Sunday, 30 December 2007

Incentives matter: Adam Smith file 2

When writing about slavery Adam Smith pointed out the lack of proper incentives,
[Tlhe work done by slaves, though it appears to cost only their maintenance, is in the end the dearest of any. A person who can acquire no property, can have no other interest but to eat as much, and to labour as little as possible. Smith (1776, book. 3, chap. 2)
The idea that slavery was therefore inefficient became the standard view in economics following Smith. As Robert Fogel has written in his book "The Slavery Debates, 1952-1990: A Retrospective",
Since a long list of public figures, historians, and economists, dating back to Benjamin Franklin and Adam Smith, had argued that slave labor was quite inefficient, and since this view was in varying degrees embraced by all of the reigning historians, we had little reason to doubt that this was the case.
He goes on to say,
Early in 1968, [Stanley] Engerman and I decided to measure just how much less efficient southern slave agriculture was than the northern system of free family farming. The project seemed straightforward. Economists had for some time been working on the problem of how to compare the relative efficiency of two economies or two sectors of the same economy. In this connection they had devised an index (called "the geometric index of total factor productivity") that was relatively easy to compute. We did not feel that we needed a very precise version of this index. Something that gave us a rough idea of the relative level of the inefficiency of southern agriculture was good enough. For such a task, we thought, the data on agricultural production in the published census of 1860 would do. The whole enterprise could be completed in a few weeks.

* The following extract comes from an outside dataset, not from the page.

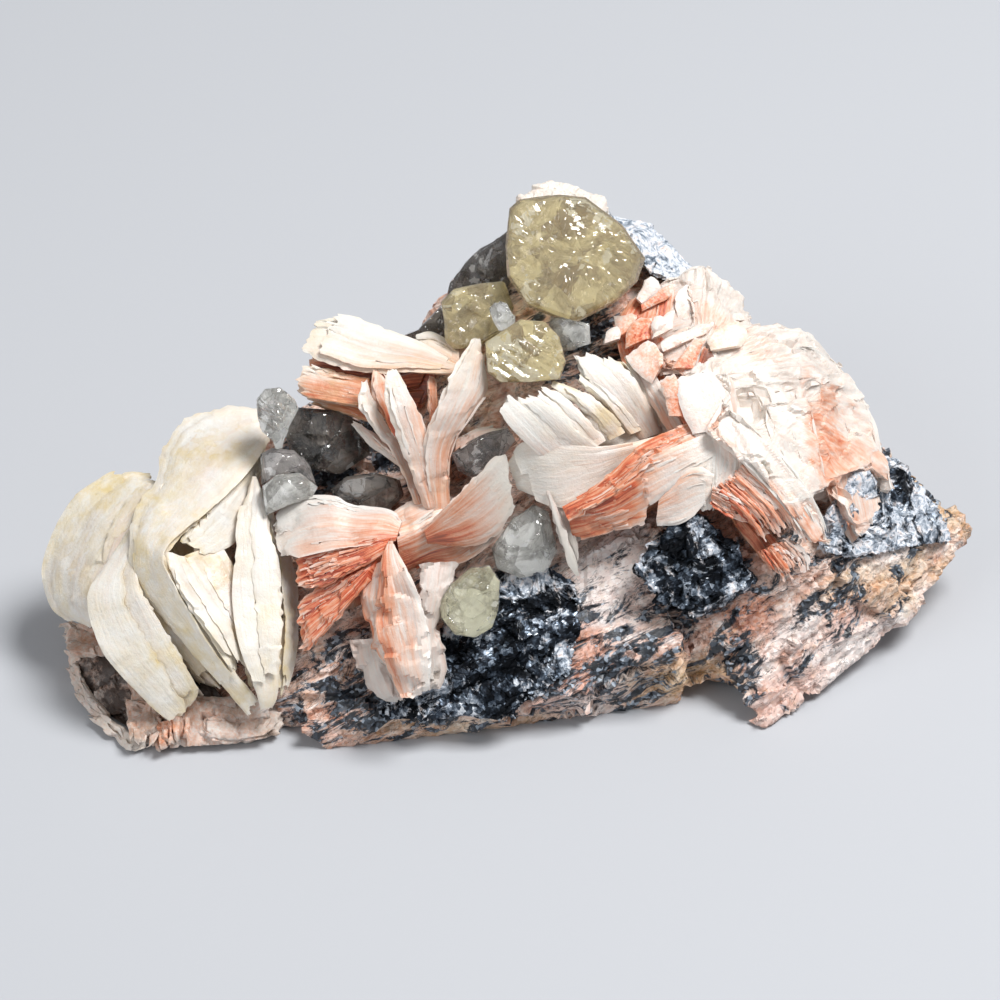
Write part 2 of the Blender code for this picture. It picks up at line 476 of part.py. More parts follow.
         [(15.5, 5.2, 11), (12.2, 3.3, 12), (9, 1, 13), (6, -0.6, 13), (1.4, 0.8, 11.5)], 1.8),
        ([(6, 3, 13), (2.5, 6, 14.5), (0.5, 8.2, 15), (-0.9, 10.2, 15)],
         [(10.5, 4.8, 13), (8, 6.8, 14.5), (5.5, 9.2, 15), (2, 11.7, 14.5)], 1.1),
        ([(9, 5, 12.5), (5.5, 8.7, 13.8), (3.2, 10.7, 13.8)],
         [(10.7, 6, 12), (8.8, 8, 13), (6.3, 10.5, 13.2), (3.3, 12.2, 13)], 1.0),
        ([(11, 6, 11.5), (8.5, 8.8, 12.6), (6.2, 10.8, 12.6), (4.5, 12.1, 12.3)],
         [(12.6, 6.8, 11), (10.8, 9, 12), (8.8, 10.6, 12), (6.2, 12.1, 11.6)], 1.0),
        ([(12.8, 6.5, 10.5), (10.5, 9.5, 11.5), (8.2, 11.5, 11.5), (6.8, 13, 11.2)],
         [(14.2, 7, 10), (12.2, 9.5, 11), (9.8, 11.8, 11), (7, 13.8, 10.6)], 1.0),
        ([(14, 6, 9.5), (11.2, 9.5, 11), (8.5, 12.2, 11.2), (6.7, 15, 10.5)],
         [(16.2, 6.8, 9), (14.5, 10.5, 10.5), (12.7, 13.2, 10.8), (9.7, 15.5, 10)], 1.3),
        ([(15.2, 6.2, 8.5), (14.2, 10, 9.8), (12.8, 12.8, 10), (11.2, 14.8, 9.5)],
         [(17.5, 6.8, 8), (16.4, 9.8, 9), (14.5, 12.8, 9.5), (12.2, 15, 9)], 1.2),
        ([(3.4, 4, 10), (11, 12, 8)], [(7.6, 1, 9.6), (16.5, 8, 8)], 7.0),
    ]),
    "barite_wedge_orange": ("barite_orange", [
        ([(6.3, -0.7, 13.5), (10, 1.8, 14), (14.2, 5.2, 13.5), (18.2, 7.3, 12.5), (20, 8.1, 12)],
         [(6.8, -2, 15), (10.5, 0, 15.5), (15, 3.2, 15), (19.2, 5.4, 13.5), (22.6, 7.2, 12)], 1.4),
        ([(6.7, -0.8, 14), (10.5, 0.3, 15), (15, 3.2, 15.5)],
         [(7.3, -4.1, 12.5), (11.5, -2.8, 13), (15.5, -2, 13)], 1.8),
        ([(12, 3, 14.5), (16.5, 4.8, 14.5), (22, 7, 13)],
         [(15, -0.5, 14), (19, 2, 14.5), (22, 3.8, 14)], 1.6),
        ([(16, 1, 14), (19, 3.2, 15), (21.6, 3, 15)],
         [(15.7, -2.4, 13), (18.2, -2.1, 14), (21.2, 0, 14.5)], 1.4),
        ([(9, -1, 11), (20, 6, 10.5)], [(10, -3, 10.5), (21, 1, 10.5)], 6.0),
    ]),
    "barite_petals_orange": ("barite_orange", [
        ([(14, 12.8, 9), (11.2, 14.8, 9), (9, 15.6, 8.5)],
         [(15.5, 15.5, 8), (14, 17.5, 8), (11.2, 17.8, 7.5)], 1.1),
        ([(15, 15, 7.5), (12.8, 17.5, 7.5), (11.8, 18.8, 7)],
         [(16.2, 17, 7), (15, 19.2, 7), (14.5, 21, 6.5)], 1.1),
        ([(16, 16.5, 6.5), (14.5, 19, 6.5), (13.6, 20.2, 6)],
         [(19, 18.5, 6), (18.2, 21, 6), (18, 22.7, 5)], 1.1),
        ([(16.8, 15.5, 8), (15.2, 16.5, 8), (15, 18.8, 7.5)],
         [(19.5, 17, 7.5), (18.4, 18.8, 7.5), (17.5, 19.8, 7)], 1.1),
        ([(16, 12, 9.5), (13.2, 13.2, 9.5), (12.5, 15, 9)],
         [(19, 15, 8.8), (16.5, 16.5, 9), (14, 16.2, 8.8)], 1.2),
        ([(17.2, 7.2, 9), (16.2, 10, 9), (15.5, 13.2, 8.5)],
         [(22, 7, 10), (20, 10, 10), (19, 13.2, 9.5)], 1.6),
        ([(16.8, 6.8, 9.5), (14.5, 10.5, 10), (12.2, 14.5, 9.5)],
         [(18.4, 7.6, 9.5), (16.4, 11, 10), (14.5, 14.8, 9.8)], 1.2),
        ([(16, 9, 6), (15, 18, 4)], [(20, 9, 6), (19, 19, 4)], 4.5),
    ]),
    "barite_mass_right": ("barite_white", [
        ([(14, 19.7, 3), (17.2, 22, 3), (20.2, 23.4, 2.5), (23.3, 20.6, 1.5), (24.5, 17.5, 1.5)],
         [(15.5, 15.5, 7), (19, 16.5, 8), (22, 16.5, 8), (23.8, 16.2, 7), (24.8, 16, 6)], 2.2),
        ([(15.5, 15.5, 8), (19, 17.5, 8), (23.5, 17.5, 6.5), (30, 16.5, 4)],
         [(16, 12.5, 10), (20, 12.8, 10.5), (24, 12.8, 10), (30, 13.5, 7.5)], 2.0),
        ([(21.2, 14.8, 9), (24.5, 17, 6), (30.3, 16.5, 3), (33.8, 13, 2)],
         [(22.2, 10.5, 11.5), (27, 10.8, 11), (31.2, 11.5, 9), (34.2, 10.5, 6)], 2.2),
        ([(19, 7.2, 12), (18.4, 10.5, 11.5), (18, 12.8, 10.8)],
         [(23.5, 7.5, 13), (23.5, 10.5, 12.5), (23, 12.8, 11.5)], 1.6),
        ([(30, 0, 14), (27.5, 5, 14), (26, 9.5, 13)],
         [(32.5, 1, 11), (31.5, 6, 11), (30.5, 10.5, 10)], 1.8),
        ([(35, -4.5, 8), (32.5, 2, 9), (30.6, 8, 9.5), (31.2, 12.5, 8.5)],
         [(38.5, 0, 4), (37.7, 6, 3), (36.2, 9.2, 2.5), (33.8, 13, 3)], 2.4),
        ([(22.2, 9.8, 13.5), (27.8, 5, 14.5), (31.5, 0, 14), (33.2, -4.5, 12.5)],
         [(20.5, 6.8, 14.5), (24.5, 3.5, 15.5), (28.5, -1.2, 15), (30.8, -4.5, 13.5)], 2.0),
        ([(24, 16, 3), (36, 2, 4)], [(22.5, 6, 9), (31, 0, 9)], 6.6),
    ]),
    "barite_spray_red": ("barite_orange", [
        ([(24.5, 4.5, 14.5), (29, 0, 14.5), (31.5, -4.5, 13)],
         [(21.2, 1, 15), (24.5, -2, 15), (26.5, -4.8, 14)], 1.4),
        ([(21.2, 1.2, 15), (23, 0.6, 15.2), (24.8, -0.4, 15)],
         [(21, -0.4, 14.5), (23, -1.6, 14.5), (25.6, -2.6, 14.4)], 1.2),
        ([(29, -4, 13), (31.2, -6, 12.5), (31.8, -9, 12)],
         [(25.5, -6, 13.5), (27, -8, 13.2), (29, -10, 12.8)], 1.4),
        ([(24, 1, 12), (30, -7, 11)], [(23, -2, 12), (27, -8, 11)], 2.5),
    ]),
    "barite_splinters": ("barite_white", [
        ([(4.6, 0.9, 13.8), (5.4, -2.4, 14), (7, -6.8, 13.4), (7.9, -8.2, 12.6)],
         [(5, 0.9, 13.8), (6.4, -2.4, 14), (7.6, -6, 13.6), (8.2, -8, 12.8)], 0.8),
        ([(5.8, -0.5, 12.8), (6.4, -2.8, 13), (7.6, -6.6, 12.4)],
         [(6.8, -0.6, 12.8), (7.4, -2.8, 13), (8.2, -6.6, 12.2)], 0.8),
        ([(5.4, -1.2, 12.2), (7.4, -7.2, 11.8)], [(6.6, -1.2, 12), (8, -7.2, 11.6)], 2.2),
    ]),
}


def top_knob():
    """A low white barite knob on the crest, behind the large honey crystal."""
    place("barite_knob_top", [block("knob", [
        at(2, 30, 1), at(3.5, 31, 0.5), at(5.2, 31.8, 0), at(6.6, 31.5, 0), at(8, 30.6, 0.5),
        at(10.3, 30, 0.5), at(10.4, 29, 0.5), at(3, 27, -6), at(6, 29.5, -7), at(10, 27, -6),
        at(2.4, 28, 0), at(9, 27, 2),
    ])], "barite_white")


def barites():
    """Each group of plates that grew together is one solid."""
    for name, (finish_name, plates) in BARITE.items():
        parts = [plate(f"{name}_{n}", *rails) for n, rails in enumerate(plates)]
        place(name, parts, finish_name)


for old in list(bpy.data.objects):
    bpy.data.objects.remove(old)

matrix_rock()
galena_masses()
cerussites()
top_knob()
barites()
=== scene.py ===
"""Looks for a cabinet specimen of bladed barite with cerussite and galena."""

import itertools
import math

import bmesh
import bpy
import numpy as np
from mathutils import Matrix, Vector


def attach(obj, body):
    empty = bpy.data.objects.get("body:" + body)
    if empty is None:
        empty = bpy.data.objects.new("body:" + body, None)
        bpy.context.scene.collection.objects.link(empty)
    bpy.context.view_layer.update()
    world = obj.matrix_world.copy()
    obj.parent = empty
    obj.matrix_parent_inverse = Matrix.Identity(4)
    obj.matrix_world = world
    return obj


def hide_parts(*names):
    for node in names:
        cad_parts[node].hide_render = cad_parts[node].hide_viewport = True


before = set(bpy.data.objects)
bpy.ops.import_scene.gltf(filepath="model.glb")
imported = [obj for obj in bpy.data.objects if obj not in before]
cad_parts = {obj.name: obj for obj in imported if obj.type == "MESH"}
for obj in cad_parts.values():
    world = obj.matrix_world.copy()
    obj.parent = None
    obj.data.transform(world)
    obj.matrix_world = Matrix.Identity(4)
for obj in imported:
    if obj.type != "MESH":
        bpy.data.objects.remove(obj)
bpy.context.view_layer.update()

# The view. The crystal face looks forwards and up, so the eye stands in front of it, 40 degrees
# above the horizon. A place on that face is (across, up, near) in millimetres: across and up lie
# in a plane that leans back by that angle, and near stands out of it towards the eye.
MM = 0.001
TILT = math.radians(40.0)
EYE_DISTANCE = 400.0
PLANE_CENTRE = np.array([-1.17, -1.75, 12.0])
RIGHT = np.array([1.0, 0.0, 0.0])
UPWARDS = np.array([0.0, math.sin(TILT), math.cos(TILT)])
TOWARDS = np.array([0.0, -math.cos(TILT), math.sin(TILT)])
SENSOR = 36.0
PICTURE_WIDTH = 100.0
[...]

The only problem was the result of the enterprise. Their crude index showed that southern slavery based agriculture was 9% more efficient than free northern agriculture. Not what Smith would have thought. And not what Engerman and Fogel thought. So they set about reworking their analysis, only to find that the advantage of slave agriculture rose to 39%. Fogel continues,
Still, the result did not sit well with us and we did not rule out the possibility that we had fallen into some unsuspected analytical trap. Our instincts continued to resist the implications of our findings. How could a system so impoverished in labor skills be efficient? How were the masters and the overseers able to overcome the indisputable sluggishness of the slave labor force, whether this sluggishness was because slaves had been reduced to Sambos, as Stanley Elkins believed, or because of their resistance to exploitation, as Kenneth Stampp argued. How could one account for the peculiar dichotomy under which slave labor apparently was quite efficient in an agricultural setting but by all accounts so inefficient in the city that urban slavery was on the verge of collapse?
The effort to resolve these issues led to Engerman and Fogel's controversial book "Time on the Cross" and the now huge literature that followed.